Interesting design, but I'd rather choose a more widespread model with some decent quality, accuracy and protection.
Well, the digital multimeter is nice, but the most versatile instrument was the CRT-based oscilloscope.
You could analyze about anything with just a scope. Caps, characteristics of electronics parts etc.
Everyone. I repeat, everyone, should have access to at least a modest oscilloscope.
Nowadays digital models even have a simple multimeter and a frequency counter built-in.
The second most important instrument (for RF folks) maybe was the grid dip meter..
Edit: Please don't get me wrong, I'm not going to recommend anyone spending hundreds of dollars/euros/etc for a new oscilloscope.
But if you can get one in a working condition, maybe second hand, for below hundred dollars/euros, it's worth it.
At least for those of you with a real interest in electronics.
For basic tasks, an 80 year old model will work as fine as a recent one.

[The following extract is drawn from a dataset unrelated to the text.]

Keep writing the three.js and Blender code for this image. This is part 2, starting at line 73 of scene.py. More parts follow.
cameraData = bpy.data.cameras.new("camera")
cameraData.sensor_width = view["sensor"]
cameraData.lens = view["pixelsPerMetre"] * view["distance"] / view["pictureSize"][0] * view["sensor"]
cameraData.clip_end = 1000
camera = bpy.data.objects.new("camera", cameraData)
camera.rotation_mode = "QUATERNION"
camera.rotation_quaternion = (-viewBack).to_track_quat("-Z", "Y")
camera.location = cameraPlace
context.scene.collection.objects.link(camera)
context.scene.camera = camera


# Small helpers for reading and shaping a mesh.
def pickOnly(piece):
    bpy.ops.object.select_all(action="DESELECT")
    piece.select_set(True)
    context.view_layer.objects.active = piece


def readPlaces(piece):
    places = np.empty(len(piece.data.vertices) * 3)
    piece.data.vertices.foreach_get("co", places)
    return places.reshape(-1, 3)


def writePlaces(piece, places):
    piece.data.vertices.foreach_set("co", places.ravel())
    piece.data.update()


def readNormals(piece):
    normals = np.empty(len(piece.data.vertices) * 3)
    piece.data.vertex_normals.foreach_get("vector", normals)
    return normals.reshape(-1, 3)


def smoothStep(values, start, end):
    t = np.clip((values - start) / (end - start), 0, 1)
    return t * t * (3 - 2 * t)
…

Also, analogue models (normal, storage scope models) or hybrid models wirh real CRTs still have their place.
Because, the analogue types do display signals with no lag in real time.
Akin to CRT TVs are best for retro game consoles.
Edit: The MHz range is important, also. But not as critical, as someone might think.
A 1MHz or 10MHz model doesn't suddenly stop displaying signals of higher frequency.
They simply increasingly loose accuracy if used beyond their specifications.